NextImg:The Corner: Top 40 Percent of Earners Pay Nearly All Federal Income Taxes

The belief that the rich are undertaxed in America is a lie from the left.

In response to the urging of Steve Bannon and others to raise taxes on the rich, Representative Max Miller (R., Ohio) told National Review‘s Audrey Fahlberg in today’s Morning Jolt, “I believe the wealthy already get taxed at a pretty high rate.” He’s correct, and Republicans must not cave to the left-wing caricature of the U.S. tax system.

The current rate for the highest bracket, individuals who make over $626,350 in 2025, is 37 percent for the federal income tax. That was a reduction from the 39.6 percent that the top bracket faced before Trump’s tax cuts took effect. So raising the top rate would be undoing one of Trump’s accomplishments, which should make Republicans not want to do it.

There’s also the fact that Kamala Harris’s campaign promise was essentially to extend the Trump tax cuts for everyone except those making more than $400,000 per year. So keeping the tax cuts for nearly everyone but raising taxes on the rich was, quite literally, the Democratic income tax proposal at the last election, and she lost.

Audrey also mentioned the possibility of adding a new tax bracket for millionaires. That would mean Republicans at the federal level copying the brilliant tax policy ideas of . . . New Jersey, which passed a millionaire’s bracket in 2020.

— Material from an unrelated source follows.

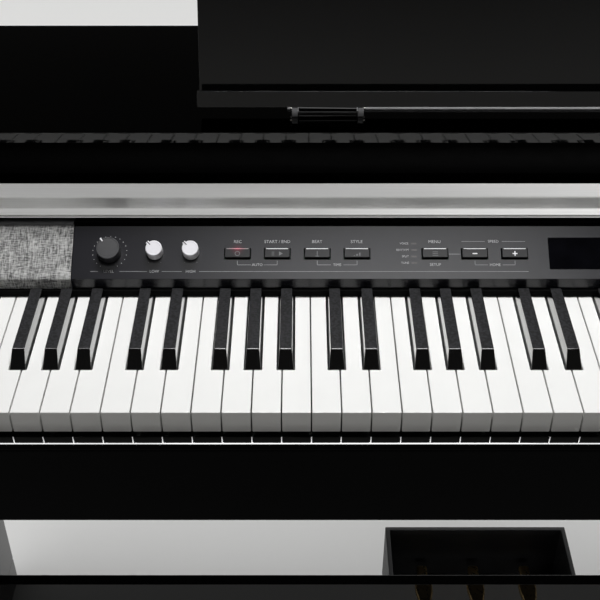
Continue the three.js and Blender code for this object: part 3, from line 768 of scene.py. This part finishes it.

The 37 percent top rate doesn’t fully express the income tax rate that the rich pay right now. The average top state income tax rate is about 5 percent, so the rich already face a 42 percent income tax rate. Then, there’s considerable variation between states. A billionaire in California faces an income tax rate of 50.3 percent (37 percent federal + 13.3 percent state), and a billionaire in New York City pays 51.8 percent (37 percent federal + 10.9 percent state + 3.9 percent local).

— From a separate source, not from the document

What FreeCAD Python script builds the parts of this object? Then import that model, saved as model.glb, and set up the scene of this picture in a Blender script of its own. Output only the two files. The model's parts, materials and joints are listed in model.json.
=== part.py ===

Republicans’ message to those billionaires in the two most populous blue states has been that they are overtaxed. Republicans in Texas and Florida, which have no income tax, gloat over attracting wealthy residents from California and New York. To turn around and raise the top tax rate at the federal level doesn’t make sense.

Separate from their tax rate is the wealthy’s share of the tax burden. That, too, is very high. According to 2021 tax data analyzed by the Economic Policy Innovation Center, the top 20 percent of income earners pay 83.6 percent of federal taxes. That’s far in excess of their share of income earned, which is 58.8 percent.

Despite constant refrains from Democrats about how evil Republicans keep cutting taxes for the rich, the wealthy’s share of the tax burden has been steadily increasing for decades. The top 20 percent of income earners 40 years ago only paid 54.5 percent of federal taxes. So if you think the tax code was more “fair” 40 years ago, that would mean reducing the wealthy’s share of the tax burden today, not raising it.

As for helping the poorest, the bottom 20 percent of taxpayers make money from doing their taxes due to tax credits and deductions. Their share of the tax burden is -4.3 percent. Taxpayers in the second quintile effectively pay no income tax at all; their share of the tax burden is 0.1 percent.

Taxpayers in the fourth quintile pay 15 percent of federal taxes. That means, when combined with the top quintile’s 83.6 percent, the richest 40 percent of American taxpayers pay nearly all federal income tax, at 98.6 percent of the total burden.

Republicans also need to remember that many of those wealthy tax filers aren’t individuals; they’re small businesses that pass through the individual income tax code. “Pass-through businesses account for over half of business income in the United States and employ over half of the private-sector workforce,” according to the Tax Foundation. Jacking up their taxes is the opposite of what Republicans say they want to do for small businesses.

The belief that the rich are undertaxed in America is a lie from the left. Raising taxes on the rich even further would be giving in to that lie, with the unintended consequence of hurting a lot of small businesses along the way. Representative Miller had it right, and Republicans need to squash any talk of raising the top rate.